* **INFORMATION PROVIDED**
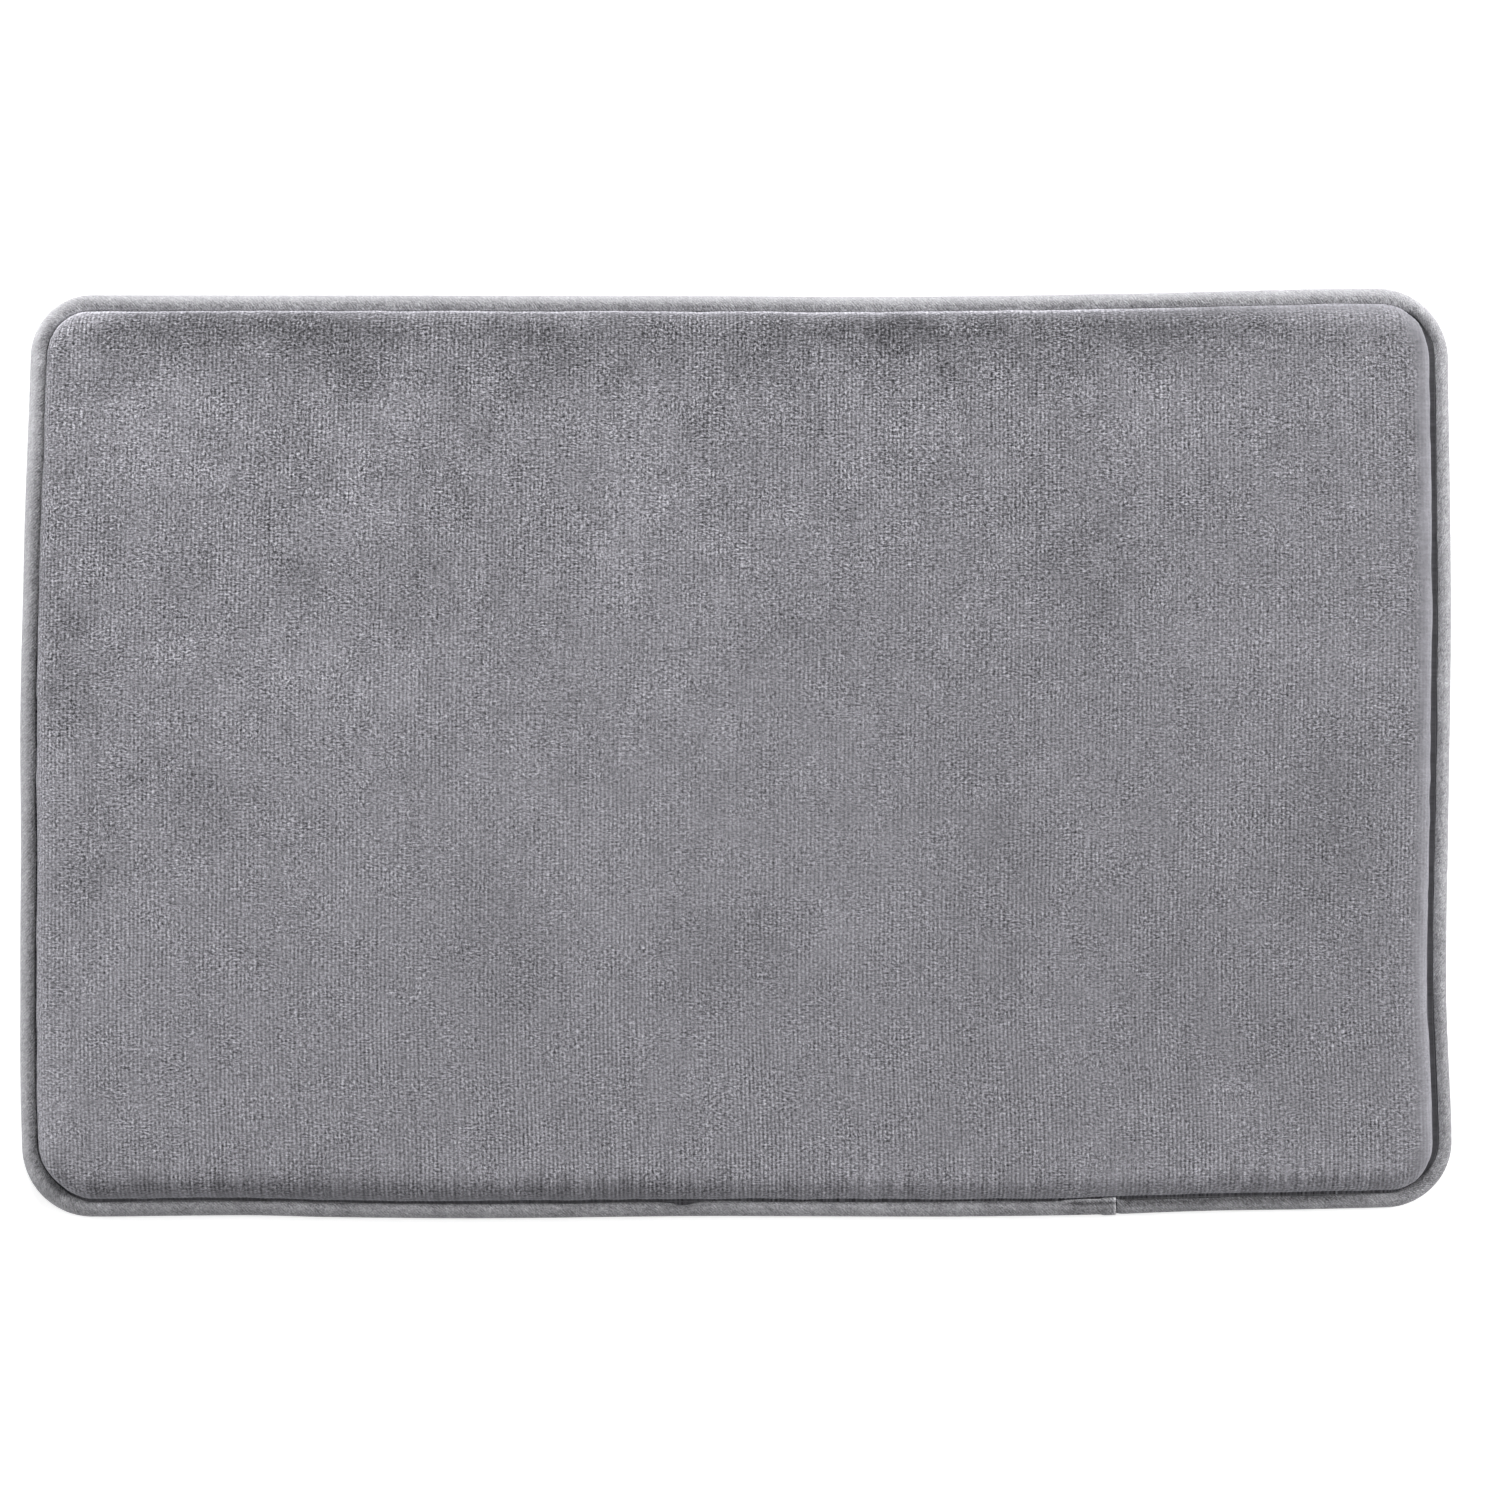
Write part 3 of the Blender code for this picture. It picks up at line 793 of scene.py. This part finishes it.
    # Hidden part: flange into the bead and back under as the inner skin,
    # at a quarter of the rim's points.
    keep = np.arange(0, len(rim), 4)
    flange = [(10.2, 3.9), (7.9, 3.8), (7.0, 3.85), (6.0, 4.1), (5.0, 4.6),
              (3.8, 4.9), (2.7, 4.7), (2.45, 4.45), (2.7, 4.2), (3.9, 4.3),
              (5.0, 3.95), (6.2, 3.4), (7.4, 3.2), (10.9, 3.2)]
    under = superellipse(11.7, 3.9, 26.0, HEIGHT - 3.4, 2.4, 9)
    rings = [tuple(p) for p in flange] + [tuple(p) for p in under]
    all_verts = [verts]
    attr = [np.column_stack([s.ravel(), t.ravel(), depth.ravel()])]
    start = len(verts)
    m = len(keep)
    for d, zz in rings:
        gx = px[keep] - nxr[keep] * (d - D_SEAM)
        gy = py[keep] - nyr[keep] * (d - D_SEAM)
        gx, gy = warp(gx, gy)
        all_verts.append(np.column_stack([gx, gy, np.full(m, zz)]))
        attr.append(np.column_stack([sr[keep], tr[keep],
                                     np.full(m, 0.0)]))
    for k in range(m):
        a, b = start + k, start + (k + 1) % m
        fine = [int(rim[(4 * k + q) % len(rim)]) for q in range(5)]
        faces.append([a, b] + fine[::-1])
    for r in range(len(rings) - 1):
        for k in range(m):
            a, b = start + r * m + k, start + r * m + (k + 1) % m
            faces.append([a + m, b + m, b, a])
    last = start + (len(rings) - 1) * m
    faces.append([last + k for k in range(m)][::-1])

    obj = make_object("cover_pile", np.concatenate(all_verts), faces)
    attr = np.concatenate(attr)
    put_vector(obj, "pile", attr)
    nap_and_painted_light = nap_and_painted_light_field(attr[:, 0], attr[:, 1])
    # Painted highlight where the pile crowds the tape at the back; painted
    # shade in the seam's crease, softer down the left side, and on the
    # turned-in edge.
    dep = attr[:, 2]
    _, nxa, nya = rounded_depth(attr[:, 0], attr[:, 1], hs, ht, radii)
    full = fullness(nxa, nya)
    slack = slackness(nxa, nya)
    left = np.clip(-nxa, 0, 1) ** 2
    nap_and_painted_light += (0.56 * (1 - 0.62 * smooth((attr[:, 0] - 190) / 130)) * full
            * np.exp(-((dep - 4.3) / 1.7) ** 2))
    far_left = left * smooth((attr[:, 1] - 20) / 150)
    low_right = np.clip(nxa * 1.5, 0, 1) * np.clip(-nya * 2.5, 0, 1)
    nap_and_painted_light -= ((1 - full) * (0.45 - 0.34 * left - 0.10 * far_left - 0.25 * slack
                          - 0.35 * low_right * (1 - slack))
            * np.exp(-(dep / 1.1) ** 2))
    nap_and_painted_light -= (left * 0.06 + far_left * 0.07) * np.exp(-(dep / 7.0) ** 2)
    nap_and_painted_light += (0.045 * slack * smooth((20 - dep) / 8)
            * noise2(attr[:, 0] * 1.6, attr[:, 1], 3.0, 49))
    nap_and_painted_light[start:] = -0.30
    # Rows stand open over the front half: painted shade in the valleys
    # between the rows, lighter on their crests.
    nap_and_painted_light[:start] += ((crest + 0 * s) * smooth((-20 - t) / 110)
                    * (0.018 + 0.032 * smooth((-t - 175) / 50))
                    * smooth(depth / 3)
                    * (1 - 0.7 * smooth((11 - depth) / 4)
                       * smooth((60 - s) / 120))).ravel()
    put_float(obj, "nap_and_painted_light", nap_and_painted_light)
    # How much of the grain shows: little where the pile turns over the right
    # end and its corners, all of it along the front.
    right = smooth((nxa - 0.35) / 0.5)
    back = np.clip(nya, 0, 1)
    rag = 2.2 * noise2(attr[:, 0], attr[:, 1], 7, 47)
    far = 0.06 + 0.28 * smooth((attr[:, 0] - 170) / 120)
    calm = 1 - ((0.70 * right + far * back * (1 - right))
                * smooth((15.5 + 7 * right + rag - dep) / 7.0))
    calm = calm - (0.16 * smooth((attr[:, 0] - 120) / 180)
                   * smooth((attr[:, 1] + 60) / 160))
    calm = calm - 0.30 * np.exp(-(dep / 4.0) ** 2)
    calm = calm - (0.38 * np.clip(-nya, 0, 1) * smooth((12.5 - dep) / 4)
                   * smooth((60 - attr[:, 0]) / 120))
    # Trodden flatter in the middle than towards the ends and the front.
    calm = calm * (1.05 - 0.27 * np.exp(-(attr[:, 0] / 230) ** 2
                                        - (attr[:, 1] / 130) ** 2)
                   + (0.02 - 0.07 * smooth((attr[:, 0] - 40) / 160))
                   * smooth((-50 - attr[:, 1]) / 100))
    put_float(obj, "calm", np.clip(calm, 0.15, 1.3))
    return obj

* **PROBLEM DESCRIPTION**
Output all of the material exactly as written.

* **RESULT OF THIS EXERCISE**
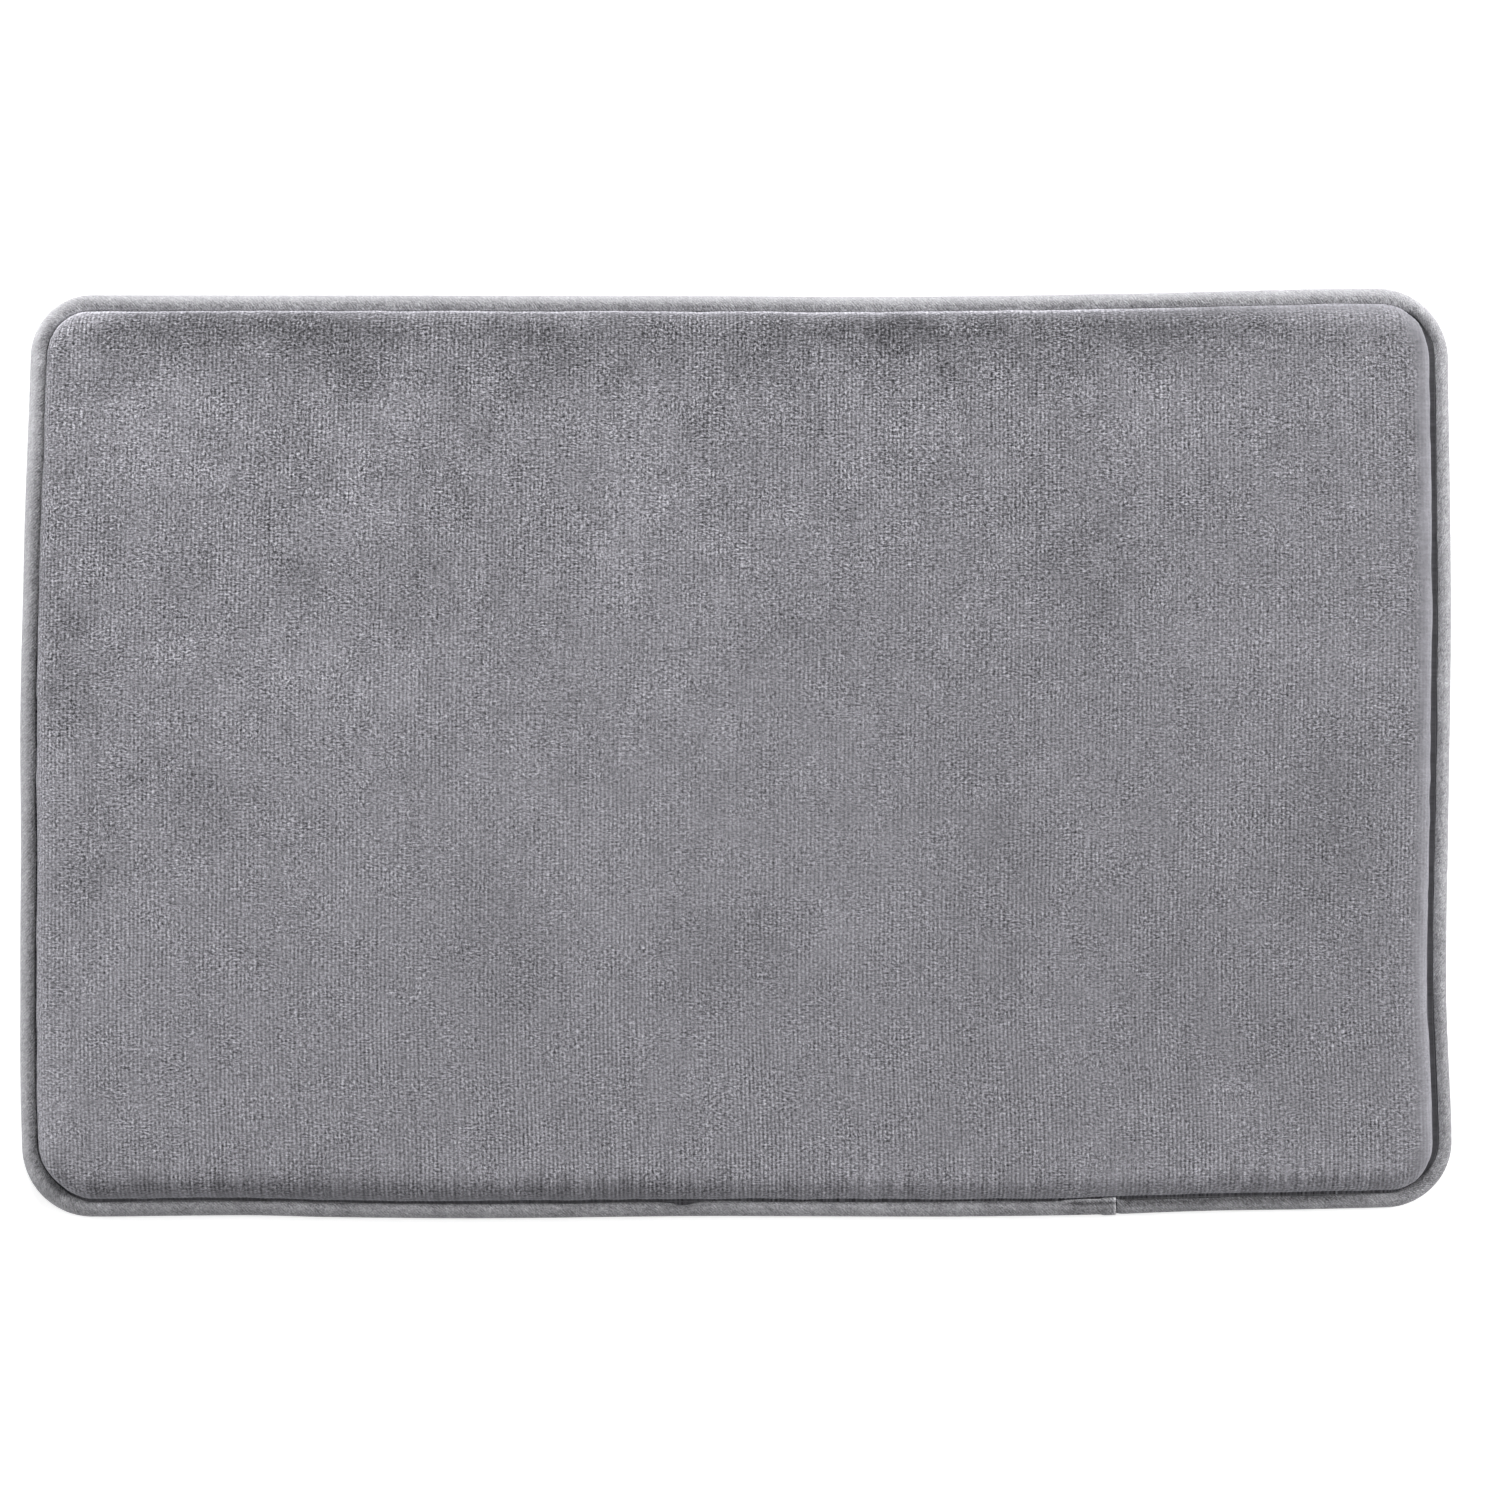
Write part 3 of the Blender code for this picture. It picks up at line 793 of scene.py. This part finishes it.
    # Hidden part: flange into the bead and back under as the inner skin,
    # at a quarter of the rim's points.
    keep = np.arange(0, len(rim), 4)
    flange = [(10.2, 3.9), (7.9, 3.8), (7.0, 3.85), (6.0, 4.1), (5.0, 4.6),
              (3.8, 4.9), (2.7, 4.7), (2.45, 4.45), (2.7, 4.2), (3.9, 4.3),
              (5.0, 3.95), (6.2, 3.4), (7.4, 3.2), (10.9, 3.2)]
    under = superellipse(11.7, 3.9, 26.0, HEIGHT - 3.4, 2.4, 9)
    rings = [tuple(p) for p in flange] + [tuple(p) for p in under]
    all_verts = [verts]
    attr = [np.column_stack([s.ravel(), t.ravel(), depth.ravel()])]
    start = len(verts)
    m = len(keep)
    for d, zz in rings:
        gx = px[keep] - nxr[keep] * (d - D_SEAM)
        gy = py[keep] - nyr[keep] * (d - D_SEAM)
        gx, gy = warp(gx, gy)
        all_verts.append(np.column_stack([gx, gy, np.full(m, zz)]))
        attr.append(np.column_stack([sr[keep], tr[keep],
                                     np.full(m, 0.0)]))
    for k in range(m):
        a, b = start + k, start + (k + 1) % m
        fine = [int(rim[(4 * k + q) % len(rim)]) for q in range(5)]
        faces.append([a, b] + fine[::-1])
    for r in range(len(rings) - 1):
        for k in range(m):
            a, b = start + r * m + k, start + r * m + (k + 1) % m
            faces.append([a + m, b + m, b, a])
    last = start + (len(rings) - 1) * m
    faces.append([last + k for k in range(m)][::-1])

    obj = make_object("cover_pile", np.concatenate(all_verts), faces)
    attr = np.concatenate(attr)
    put_vector(obj, "pile", attr)
    nap_and_painted_light = nap_and_painted_light_field(attr[:, 0], attr[:, 1])
    # Painted highlight where the pile crowds the tape at the back; painted
    # shade in the seam's crease, softer down the left side, and on the
    # turned-in edge.
    dep = attr[:, 2]
    _, nxa, nya = rounded_depth(attr[:, 0], attr[:, 1], hs, ht, radii)
    full = fullness(nxa, nya)
    slack = slackness(nxa, nya)
    left = np.clip(-nxa, 0, 1) ** 2
    nap_and_painted_light += (0.56 * (1 - 0.62 * smooth((attr[:, 0] - 190) / 130)) * full
            * np.exp(-((dep - 4.3) / 1.7) ** 2))
    far_left = left * smooth((attr[:, 1] - 20) / 150)
    low_right = np.clip(nxa * 1.5, 0, 1) * np.clip(-nya * 2.5, 0, 1)
    nap_and_painted_light -= ((1 - full) * (0.45 - 0.34 * left - 0.10 * far_left - 0.25 * slack
                          - 0.35 * low_right * (1 - slack))
            * np.exp(-(dep / 1.1) ** 2))
    nap_and_painted_light -= (left * 0.06 + far_left * 0.07) * np.exp(-(dep / 7.0) ** 2)
    nap_and_painted_light += (0.045 * slack * smooth((20 - dep) / 8)
            * noise2(attr[:, 0] * 1.6, attr[:, 1], 3.0, 49))
    nap_and_painted_light[start:] = -0.30
    # Rows stand open over the front half: painted shade in the valleys
    # between the rows, lighter on their crests.
    nap_and_painted_light[:start] += ((crest + 0 * s) * smooth((-20 - t) / 110)
                    * (0.018 + 0.032 * smooth((-t - 175) / 50))
                    * smooth(depth / 3)
                    * (1 - 0.7 * smooth((11 - depth) / 4)
                       * smooth((60 - s) / 120))).ravel()
    put_float(obj, "nap_and_painted_light", nap_and_painted_light)
    # How much of the grain shows: little where the pile turns over the right
    # end and its corners, all of it along the front.
    right = smooth((nxa - 0.35) / 0.5)
    back = np.clip(nya, 0, 1)
    rag = 2.2 * noise2(attr[:, 0], attr[:, 1], 7, 47)
    far = 0.06 + 0.28 * smooth((attr[:, 0] - 170) / 120)
    calm = 1 - ((0.70 * right + far * back * (1 - right))
                * smooth((15.5 + 7 * right + rag - dep) / 7.0))
    calm = calm - (0.16 * smooth((attr[:, 0] - 120) / 180)
                   * smooth((attr[:, 1] + 60) / 160))
    calm = calm - 0.30 * np.exp(-(dep / 4.0) ** 2)
    calm = calm - (0.38 * np.clip(-nya, 0, 1) * smooth((12.5 - dep) / 4)
                   * smooth((60 - attr[:, 0]) / 120))
    # Trodden flatter in the middle than towards the ends and the front.
    calm = calm * (1.05 - 0.27 * np.exp(-(attr[:, 0] / 230) ** 2
                                        - (attr[:, 1] / 130) ** 2)
                   + (0.02 - 0.07 * smooth((attr[:, 0] - 40) / 160))
                   * smooth((-50 - attr[:, 1]) / 100))
    put_float(obj, "calm", np.clip(calm, 0.15, 1.3))
    return obj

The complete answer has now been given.